PEKIN — Jill Davis-Forgy’s battle with scoliosis over the past three decades has given her firsthand insight into the challenges of living with the condition and the importance of early detection.

“Early detection is so important,” said Davis-Forgy. “I pray one day they will be able to cure (scoliosis) as soon as it is diagnosed. I’ve talked to many people in situations like mine, or even worse, and my heart goes out to all of them.”

The Mayo Clinic in Rochester, Minn., defines scoliosis as a sideways curvature of the spine that occurs most often during the growth spurt just before puberty. 

“It’s important to detect it early because if it’s caught at the right time, there are conservative treatments that can stop it from getting worse,” said Dr. Jeff Akeson, chairman of the Orthopedics Department at OSF St. Francis. “The time to catch it is age 9 to 11. That’s when it starts to appear. 

Most cases are mild, correctable by wearing back braces, Akeson added. However, some children develop spine deformities that continue to get more severe as they grow. Davis-Forgy’s case proved to fall into the latter category. 

“I wore a back brace going through puberty to stop the progression of my curvature,” she said. “My spine stayed at bay with only a couple of degrees increasing until around my early to mid-30s. I noticed my hip protruding worse, and I couldn’t cope as well with being on my feet all day, work and caring for my children.”

Anti-inflammatory medication, a regimen of special stretches, and therapy helped Davis-Forgy, now 48, maintain her quality of life until a few years ago, when her scoliosis took a dramatic turn for the worse. She has a curvature over a 75-angle of her spine.

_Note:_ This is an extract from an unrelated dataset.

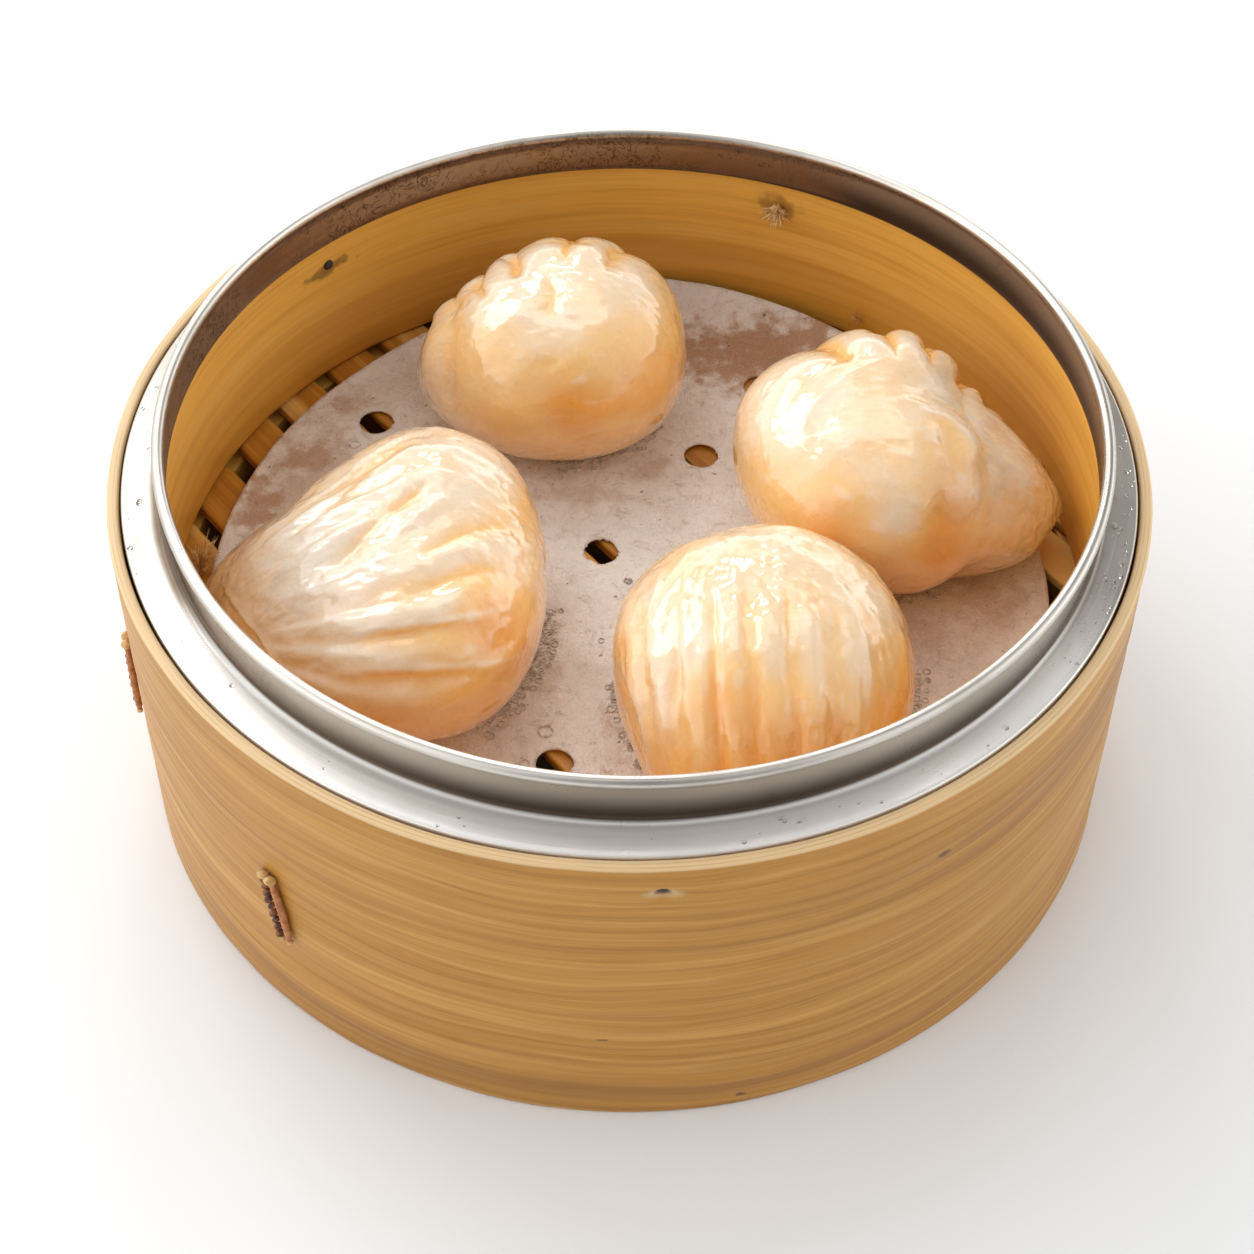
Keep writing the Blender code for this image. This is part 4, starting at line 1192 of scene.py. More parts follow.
def fold_side(directions, path, radius):
    """Distance in millimetres to a path of turns and slopes, and the share of the way along it.

    The path is a soft curve through its points. Right of it the distance is positive.
    """
    stops = np.array([ball_frame(*stop)[0] for stop in path])
    known = np.arange(len(stops))
    fine = np.linspace(0.0, len(stops) - 1.0, 4 * len(stops) - 3)
    soft = np.stack([np.interp(fine, known, stops[:, axis]) for axis in range(3)], axis=-1)
    for _ in range(2):
        soft[1:-1] = (soft[:-2] + 2.0 * soft[1:-1] + soft[2:]) / 4.0
    soft /= np.linalg.norm(soft, axis=1)[:, None]
    nearest = np.full(directions.shape[:-1], 9.0)
    side = np.zeros_like(nearest)
    along = np.zeros_like(nearest)
    for number, (first, second) in enumerate(zip(soft, soft[1:])):
        way = second - first
        share = np.clip((directions - first) @ way / (way @ way), 0.0, 1.0)
        away = directions - first - share[..., None] * way
        distance = np.linalg.norm(away, axis=-1)
        closer = distance < nearest
        nearest = np.where(closer, distance, nearest)
        side = np.where(closer, np.sign(away @ np.cross(way, first)), side)
        along = np.where(closer, (number + share) / (len(soft) - 1.0), along)
    return nearest * side * radius, along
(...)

“In February, I lost 25 pounds, making my weight 80 pounds,” she said. The pressure of my spine on my mid-esophagus has made it a struggle to eat. Most days, especially with the colder weather, the left side of my back swells up after being on my feet for only 15 minutes.”

Davis-Forgy’s long battle with scoliosis has brought her not only physical pain, but emotional turmoil as well. When her condition worsened, she said, she was forced to quit working, which was damaging both to her sense of self-worth and her family’s income. 

“It’s also hard not being able to make plans with loved ones for the foreseeable future,” Davis-Forgy added. “Scoliosis has taken over 60 percent of my quality of life. I’ve been sent to various surgeons, to no avail.”

Informed that her last hope of correcting her spine was with the Mayo Clinic, Davis-Forgy submitted her medical information to the facility and managed to make an appointment for late November. Unfortunately, the OSF Lifeline helicopter that was to fly her to Minnesota for the appointment was grounded due to inclement weather. She is hoping to reschedule her appointment but is waiting until the end of winter and a break in the weather. Meanwhile, she has already made plans on what she will do when her health is restored.

“I want to go around to local schools and talk about scoliosis awareness,” Davis-Forgy said. “It’s crucial to test children for scoliosis early because now it can be detected at an earlier age through screening. There are 16 states that require scoliosis screening when a child goes to school. Illinois is not one of them, so you have to be sure to mention the screening to your doctor.”